What happens if a tech professional on an O-1 joins a new startup?
A material change in work arrangements during an O-1 period may require a petition amendment or update. Under the agent structure, adding a new engagement to the itinerary is a standard process that is handled with the immigration attorney. This is one of the reasons the agent path offers more long-term flexibility for tech professionals whose situations evolve quickly.
Can a tech professional be both a full-time employee and a co-founder under one O-1 petition?
Yes, under the agent-petitioner model. Both the full-time employer and the co-founded startup are documented in the itinerary. Each company provides a letter confirming the nature of the engagement.
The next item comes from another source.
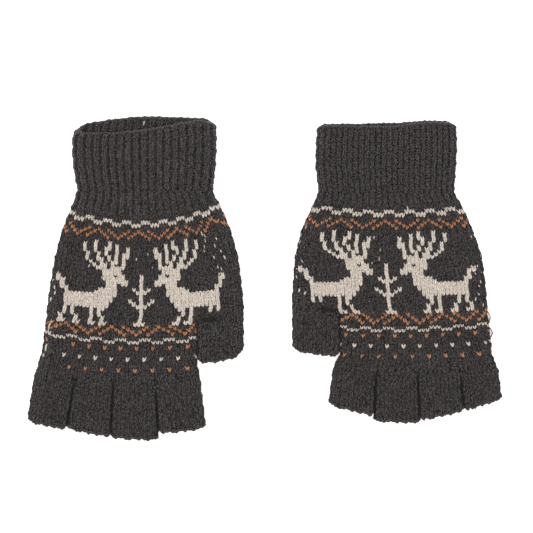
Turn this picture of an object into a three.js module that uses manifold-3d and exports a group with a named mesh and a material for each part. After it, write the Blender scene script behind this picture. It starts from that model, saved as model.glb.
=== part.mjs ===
import * as THREE from 'three';
import { mergeVertices } from 'three/addons/utils/BufferGeometryUtils.js';
import Module from 'manifold-3d';

// A pair of half-finger knitted gloves lying side by side, palms up, in millimetres.
// The surface they lie on is z = 0, +X runs to the right, +Y towards the cuffs.
// Each glove is a set of flat knitted tubes: a ribbed cuff with its starting hem, the
// hand, the thumb and four half fingers, each digit ended by a bind-off edge.

// driving dimensions
const thickness = 8.6; // two layers of knitting and the air between them
const wall = 1.8; // one layer of stranded knitting
const gap = 0.3; // clear space between two tubes that meet end to end
const sideGap = 0.5; // clear space between two digits that lie side by side
const hemLength = 3.6; // first rows of the cuff
const edgeLength = 2.2; // bound-off rows at the open end of a digit
const sideSteps = 8; // facets round each folded side of a tube
const flatSteps = 5; // facets across the flat of a tube

// colours of the wool
const charcoal = 0x3b3738;
const charcoalRib = 0x3e3a3b;
const rimBrown = 0x4a423f;

// the left glove: [x, y] of the left and the right side of each tube, from the cuff down
const leftGlove = {
  side: 'left',
  mouth: { left: [-112.3, 86.6], right: [-28.6, 90.2], bow: 2.4, tilt: -5.6 },
  cuff: [
    { left: [-112.6, 83], right: [-28.4, 86] },
    { left: [-112, 66], right: [-29, 66] },
    { left: [-109.4, 51.8], right: [-30.7, 51.8] },
  ],
  palm: [
    { left: [-109.6, 51.5], right: [-30.6, 51.5] },
    { left: [-113.6, 40], right: [-25.2, 40] },
    { left: [-118.4, 28.5], right: [-20.3, 28.5] },
    { left: [-122.6, 12], right: [-15.8, 12] },
    { left: [-126, -8], right: [-13.4, -8] },
    { left: [-127.4, -19.6], right: [-12.6, -19.6] },
  ],
  fingerBase: [
    { left: [-127.4, -19.6], right: [-39.8, -19.6] },
    { left: [-130, -42], right: [-39.8, -42] },
    { left: [-133, -52], right: [-39.8, -52] },
    { left: [-135.4, -59.4], right: [-37.9, -59.4] },
  ],
  thumb: { root: [[-39.2, -19.9], [-12.7, -19.9]], tip: [[-39.1, -48.2], [-12.8, -42.8]] },
  rootY: -59.4,
  fingers: {
    little: { roots: [-135.4, -111.2], tip: [[-139.5, -83.4], [-115.9, -89]] },
    ring: { roots: [-111.2, -88.4], tip: [[-115.9, -87.4], [-90.1, -93.2]] },
    middle: { roots: [-88.4, -63.7], tip: [[-90.1, -93.4], [-62.2, -94.6]] },
    index: { roots: [-63.7, -37.9], tip: [[-62.2, -91], [-34.4, -87.8]] },
  },
};

// the right glove, laid a little further up and with its cuff almost closed
const rightGlove = {
  side: 'right',
  mouth: { left: [31.2, 89.4], right: [112.2, 89.4], bow: 2.6, tilt: -1.4 },
  cuff: [
    { left: [30.6, 85.8], right: [112.6, 85.8] },
    { left: [30.4, 66], right: [112, 66] },
    { left: [32.3, 50.4], right: [110.9, 50.4] },
  ],
  palm: [
    { left: [32, 50.1], right: [111.2, 50.1] },
    { left: [27.6, 40], right: [116.8, 40] },
    { left: [22.4, 29], right: [121.6, 29] },
    { left: [18.6, 14], right: [127, 14] },
    { left: [17.2, -4], right: [129.4, -4] },
    { left: [16.6, -14], right: [130.2, -14] },
  ],
  fingerBase: [
    { left: [44.6, -14], right: [130.2, -14] },
    { left: [44.6, -44.9], right: [133.2, -44.9] },
    { left: [41.4, -51], right: [135.8, -51] },
    { left: [40.2, -54.5], right: [137.2, -54.5] },
  ],
  thumb: { root: [[16.7, -14.3], [44, -14.3]], tip: [[16.9, -41], [44, -44.6]] },
  rootY: -54.5,
  fingers: {
    index: { roots: [40.2, 65.6], tip: [[37.4, -73.6], [64.2, -81.2]] },
    middle: { roots: [65.6, 89.5], tip: [[64.2, -83.4], [91.2, -84.6]] },
    ring: { roots: [89.5, 114.7], tip: [[91.2, -83.4], [117, -77.4]] },
    little: { roots: [114.7, 137.2], tip: [[117, -77.6], [139.5, -70.4]] },
  },
};

const wasm = await Module();
wasm.setup();

// One closed loop round a flat tube: two half-round sides joined by flat layers.
// inset moves the loop inwards, so that 0 is the outside and wall the inside.
// tilt draws the upper layer back from the lower one, and bow curves both layers.
function tubeLoop(station, inset) {
  const { left, right, bow = 0, tilt = 0 } = station;
  const half = thickness / 2;
  const radius = half - inset;
  const rightCentre = right[0] - half;
  const leftCentre = left[0] + half;
  const loop = [];
  const place = (x, height) => {
    const across = (x - left[0]) / (right[0] - left[0]);
    const y = left[1] + (right[1] - left[1]) * across;
    const curve = bow * (1 - (2 * across - 1) ** 2);
    loop.push([x, y + curve + (tilt * height) / thickness, half + height]);
  };
  for (let step = 0; step <= sideSteps; step++) {
    const angle = -Math.PI / 2 + (Math.PI * step) / sideSteps;
    place(rightCentre + radius * Math.cos(angle), radius * Math.sin(angle));
  }
  for (let step = 1; step < flatSteps; step++) {
    place(rightCentre + ((leftCentre - rightCentre) * step) / flatSteps, radius);
  }
  for (let step = 0; step <= sideSteps; step++) {
    const angle = Math.PI / 2 + (Math.PI * step) / sideSteps;
    place(leftCentre + radius * Math.cos(angle), radius * Math.sin(angle));
  }
  for (let step = 1; step < flatSteps; step++) {
    place(leftCentre + ((rightCentre - leftCentre) * step) / flatSteps, -radius);
  }
  return loop;
}

// Joins equal loops into a skin. Loops run down the glove, from the cuff to the fingers.
function skin(loops, indices, firstVertex, inwards) {
  const count = loops[0].length;
  for (let row = 0; row + 1 < loops.length; row++) {
    for (let step = 0; step < count; step++) {
      const next = (step + 1) % count;
      const a = firstVertex + row * count + step;
      const b = firstVertex + row * count + next;
      const c = a + count;
      const d = b + count;
      if (inwards) {
        indices.push(a, c, b, b, c, d);
      } else {
        indices.push(a, b, c, b, d, c);
      }
    }
  }
}

function geometryOf(vertices, indices) {
  const geometry = new THREE.BufferGeometry();
  geometry.setAttribute('position', new THREE.Float32BufferAttribute(vertices.flat(), 3));
  geometry.setIndex(indices);
  geometry.computeVertexNormals();
  return geometry;
}

// An open tube: outer skin, inner skin and a ring of wall at each end.
function openTube(stations) {
  const outer = stations.map((station) => tubeLoop(station, 0));
  const inner = stations.map((station) => tubeLoop(station, wall));
  const count = outer[0].length;
  const innerStart = outer.length * count;
  const indices = [];
  skin(outer, indices, 0, false);
  skin(inner, indices, innerStart, true);
  const lastRow = (outer.length - 1) * count;
  for (let step = 0; step < count; step++) {
    const next = (step + 1) % count;
    indices.push(step, innerStart + step, next, next, innerStart + step, innerStart + next);
    const a = lastRow + step;
    const b = lastRow + next;
    indices.push(a, b, innerStart + a, b, innerStart + b, innerStart + a);
  }
  return geometryOf([...outer, ...inner].flat(), indices);
}

// A solid block of the same shape, for cutting and joining.
function solidTube(stations, inset) {
  const loops = stations.map((station) => tubeLoop(station, inset));
  const count = loops[0].length;
  const indices = [];
  skin(loops, indices, 0, false);
  const lastRow = (loops.length - 1) * count;
  for (let step = 1; step + 1 < count; step++) {
    indices.push(0, step + 1, step);
    indices.push(lastRow, lastRow + step, lastRow + step + 1);
  }
  return toManifold(geometryOf(loops.flat(), indices));
}

function toManifold(geometry) {
  geometry.deleteAttribute('normal');
  geometry.deleteAttribute('uv');
  const merged = mergeVertices(geometry, 1e-4);
  const vertProperties = new Float32Array(merged.attributes.position.array);
  const triVerts = new Uint32Array(merged.index.array);
  return new wasm.Manifold(new wasm.Mesh({ numProp: 3, vertProperties, triVerts }));
}

function fromManifold(solid) {
  const { vertProperties, triVerts, numProp } = solid.getMesh();
  const geometry = new THREE.BufferGeometry();
  const positions = [];
  for (let vertex = 0; vertex < vertProperties.length; vertex += numProp) {
    positions.push(vertProperties[vertex], vertProperties[vertex + 1], vertProperties[vertex + 2]);
  }
  geometry.setAttribute('position', new THREE.Float32BufferAttribute(positions, 3));
  geometry.setIndex([...triVerts]);
  geometry.computeVertexNormals();
  return geometry;
}

const pair = new THREE.Group();

function addPiece(name, geometry, color, roughness) {
  const material = new THREE.MeshStandardMaterial({ color, roughness, metalness: 0 });
  const mesh = new THREE.Mesh(geometry, material);
  mesh.name = name;
  pair.add(mesh);
}

function between(from, to, share) {
  return [from[0] + (to[0] - from[0]) * share, from[1] + (to[1] - from[1]) * share];
}

function shifted(station, dy) {
  const { left, right } = station;
  return { ...station, left: [left[0], left[1] + dy], right: [right[0], right[1] + dy] };
}

// The cuff: a long ribbed tube that ends in a short hem at the mouth.
function addCuff(glove) {
  const { side, mouth, cuff } = glove;
  const hemFoot = shifted(mouth, -hemLength);
  addPiece(`${side}_cuff_hem`, openTube([mouth, hemFoot]), charcoalRib, 0.95);
  const cuffTop = shifted(mouth, -hemLength - gap);
  const upper = { ...cuff[0], bow: mouth.bow / 2, tilt: mouth.tilt / 2 };
  upper.left = [cuff[0].left[0], cuffTop.left[1] - 8];
  upper.right = [cuff[0].right[0], cuffTop.right[1] - 8];
  addPiece(`${side}_cuff`, openTube([cuffTop, upper, ...cuff.slice(1)]), charcoalRib, 0.95);
}

// The hand: a wide palm down to the thumb, and a narrower part that carries the fingers.
function addHand(glove) {
  const { side, palm, fingerBase, thumb } = glove;
  const thumbLine = palm[palm.length - 1];
  const insideStart = {
    left: [fingerBase[0].left[0] + 0.4, thumbLine.left[1] + 1],
    right: [fingerBase[0].right[0] - 0.4, thumbLine.right[1] + 1],
  };
  const outside = solidTube(palm, 0).add(solidTube([insideStart, ...fingerBase], 0));

  const palmEnd = shifted(thumbLine, wall);
  const palmInside = solidTube([shifted(palm[0], 2), ...palm.slice(0, -1), palmEnd], wall);
  const baseEnd = shifted(fingerBase[fingerBase.length - 1], -2);
  const baseStart = shifted(fingerBase[0], wall + 2);
  const baseInside = solidTube([baseStart, ...fingerBase, baseEnd], wall);
  const thumbHole = { left: thumb.root[0], right: thumb.root[1] };
  const thumbInside = solidTube([shifted(thumbHole, wall + 2), shifted(thumbHole, -2)], wall);

  const inside = palmInside.add(baseInside).add(thumbInside);
  addPiece(`${side}_hand`, fromManifold(outside.subtract(inside)), charcoal, 0.95);
}

// A digit: a short open tube and, past a small gap, the bound-off edge at its end.
function addDigit(name, root, tip) {
  const length = root[0][1] - (tip[0][1] + tip[1][1]) / 2;
  const at = (distance) => ({
    left: between(root[0], tip[0], distance / length),
    right: between(root[1], tip[1], distance / length),
  });
  const tubeEnd = length - edgeLength - gap;
  addPiece(name, openTube([at(0), at(tubeEnd / 2), at(tubeEnd)]), charcoal, 0.95);
  addPiece(`${name}_edge`, openTube([at(length - edgeLength), at(length)]), rimBrown, 0.9);
}

for (const glove of [leftGlove, rightGlove]) {
  const { side, thumb, fingers, rootY } = glove;
  addCuff(glove);
  addHand(glove);
  addDigit(`${side}_thumb`, thumb.root, thumb.tip);
  for (const [finger, { roots, tip }] of Object.entries(fingers)) {
    const fingerRootY = rootY - gap;
    const root = [
      [roots[0] + sideGap / 2, fingerRootY],
      [roots[1] - sideGap / 2, fingerRootY],
    ];
    const end = [
      [tip[0][0] + sideGap / 2, tip[0][1]],
      [tip[1][0] - sideGap / 2, tip[1][1]],
    ];
    addDigit(`${side}_${finger}`, root, end);
  }
}

// the origin is the middle of the pair's footprint, on the surface they lie on
const footprint = new THREE.Box3().setFromObject(pair);
pair.position.y = -(footprint.min.y + footprint.max.y) / 2;

export default pair;
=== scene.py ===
import math

import bpy
import numpy as np
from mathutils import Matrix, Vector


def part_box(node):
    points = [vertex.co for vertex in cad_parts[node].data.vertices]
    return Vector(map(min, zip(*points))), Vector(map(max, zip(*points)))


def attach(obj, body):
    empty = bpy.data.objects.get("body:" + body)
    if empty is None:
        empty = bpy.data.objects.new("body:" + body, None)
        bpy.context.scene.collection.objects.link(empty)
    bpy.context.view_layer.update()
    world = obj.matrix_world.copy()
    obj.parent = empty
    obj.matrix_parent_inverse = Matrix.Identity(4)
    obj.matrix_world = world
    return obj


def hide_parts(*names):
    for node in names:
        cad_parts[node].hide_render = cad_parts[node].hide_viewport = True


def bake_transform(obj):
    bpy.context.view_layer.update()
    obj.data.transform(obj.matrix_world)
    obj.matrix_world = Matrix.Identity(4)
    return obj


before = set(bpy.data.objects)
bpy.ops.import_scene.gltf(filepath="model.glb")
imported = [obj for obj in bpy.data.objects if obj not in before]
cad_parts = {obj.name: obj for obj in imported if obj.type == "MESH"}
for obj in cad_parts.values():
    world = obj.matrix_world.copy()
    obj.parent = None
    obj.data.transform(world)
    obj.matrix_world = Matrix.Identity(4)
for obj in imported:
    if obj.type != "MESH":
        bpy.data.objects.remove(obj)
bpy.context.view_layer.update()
mm = 0.001
rng = np.random.default_rng(27)

# one stitch of stocking stitch, in mm: a V of two plump legs that tuck under their neighbours
stitch = {
    "wale": 2.3,       # width of one column of stitches
    "row": 1.6,        # height of one row
    "legWidth": 0.48,  # half width of a leg of the V
    "legHeight": 0.48,  # half height of a leg
    "rise": 0.26,      # how far the middle of a leg stands up
    "tuck": 0.6,       # how far its ends go under
    "purlWidth": 0.52,
    "purlHeight": 0.4,
    "linkWidth": 0.5,  # a link of the chain that binds off an edge
    "linkHeight": 0.48,
    "unevenness": 0.035,
    "sizeSpread": 0.05,  # how much stitches differ in size
}

# shape of the flat tubes, in mm
tube = {
    "half": 3.6,       # half the height of the glove to the middle of the yarn
    "middle": 4.8,     # height of the middle above the table
    "liningGap": 0.42,  # the fabric behind the stitches starts this far inside them
    "wallThick": 1.3,
    "ripple": 0.18,    # slow waves in the upper layer
    "wobble": 0.38,    # how uneven the outline is
    "leftPhase": 0.4,  # and where its waves begin on each side
    "rightPhase": 2.1,
}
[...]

The agent files the petition on the professional's behalf, covering all roles in a single filing.
Is the O-1 agent path harder to qualify for than a standard employer-sponsored O-1?
No. The evidentiary standard is identical under both structures. The difference is in who files the petition and how it is organized, not in how difficult it is to qualify. If anything, the agent path allows a stronger petition by reflecting the full scope of a tech professional's career rather than just one employer relationship.
Conclusion
The tech industry has normalized the multi-role professional. Full-time employees who are also co-founders, advisors, and equity holders in other companies are not outliers — they are increasingly representative of how senior professionals in the field build their careers.
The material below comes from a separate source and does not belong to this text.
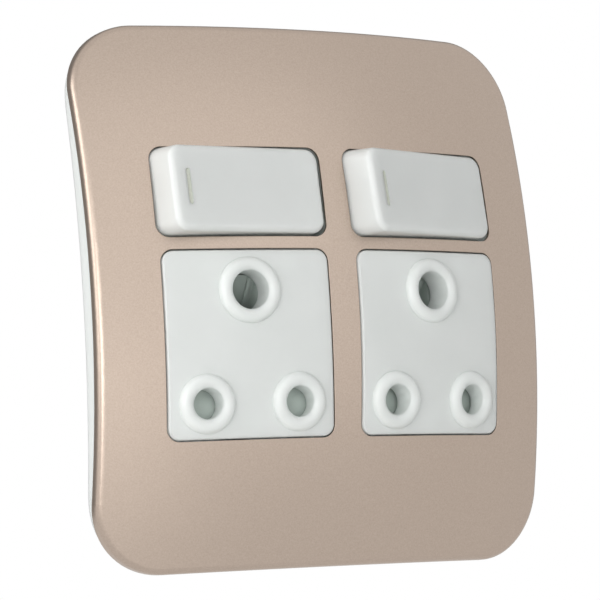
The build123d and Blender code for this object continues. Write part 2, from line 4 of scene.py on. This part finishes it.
import bpy
from mathutils import Matrix, Vector


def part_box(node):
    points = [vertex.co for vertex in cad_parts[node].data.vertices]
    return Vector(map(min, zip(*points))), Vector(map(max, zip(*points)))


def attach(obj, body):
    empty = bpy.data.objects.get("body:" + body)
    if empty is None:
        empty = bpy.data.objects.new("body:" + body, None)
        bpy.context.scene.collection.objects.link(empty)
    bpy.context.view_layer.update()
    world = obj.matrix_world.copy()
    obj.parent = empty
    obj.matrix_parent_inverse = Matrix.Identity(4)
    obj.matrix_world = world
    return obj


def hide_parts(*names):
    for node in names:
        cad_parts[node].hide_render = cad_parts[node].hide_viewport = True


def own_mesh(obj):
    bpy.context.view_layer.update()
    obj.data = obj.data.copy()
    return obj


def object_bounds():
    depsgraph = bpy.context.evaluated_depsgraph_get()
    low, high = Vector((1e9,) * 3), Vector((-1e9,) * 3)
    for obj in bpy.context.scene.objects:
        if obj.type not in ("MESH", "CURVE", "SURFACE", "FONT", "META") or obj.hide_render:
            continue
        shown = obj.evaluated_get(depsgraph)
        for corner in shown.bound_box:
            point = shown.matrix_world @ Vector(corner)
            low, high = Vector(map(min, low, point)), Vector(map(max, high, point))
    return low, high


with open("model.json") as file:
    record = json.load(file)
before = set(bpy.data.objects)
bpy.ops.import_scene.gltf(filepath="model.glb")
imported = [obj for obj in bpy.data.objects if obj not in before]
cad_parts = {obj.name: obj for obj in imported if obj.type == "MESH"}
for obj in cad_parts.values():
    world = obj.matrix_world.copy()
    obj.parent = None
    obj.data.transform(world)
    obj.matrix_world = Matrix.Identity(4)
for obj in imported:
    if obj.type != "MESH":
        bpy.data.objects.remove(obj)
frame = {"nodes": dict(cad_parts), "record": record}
cad_low, cad_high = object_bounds()
MM = 0.001
SIDE_SIGN = {"left": -1, "right": 1}


# Camera, at the photograph's angle

CAMERA_AT = Vector((-0.4413, -0.7211, -0.0959))
CAMERA_RIGHT = Vector((0.8549, -0.5145, -0.0659))
CAMERA_UP = Vector((-0.0023, -0.1306, 0.9914))
CAMERA_BACK = Vector((-0.5187, -0.8475, -0.1129))
CAMERA_LENS = 193.4
SENSOR_WIDTH = 36.0
CLIP_NEAR, CLIP_FAR = 0.01, 20.0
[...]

The O-1A visa framework has a structure that matches this reality: the U.S. agent path. It allows a petition to cover multiple engagements through a single coordinated filing, reflects the full scope of a professional's authorized work, and avoids the structural gaps that appear when a multi-role career is forced into a single-employer petition.
For professionals whose work already spans more than one company, and for those who expect it to, the O-1 agent path for tech professionals is not a workaround. It is the right structure.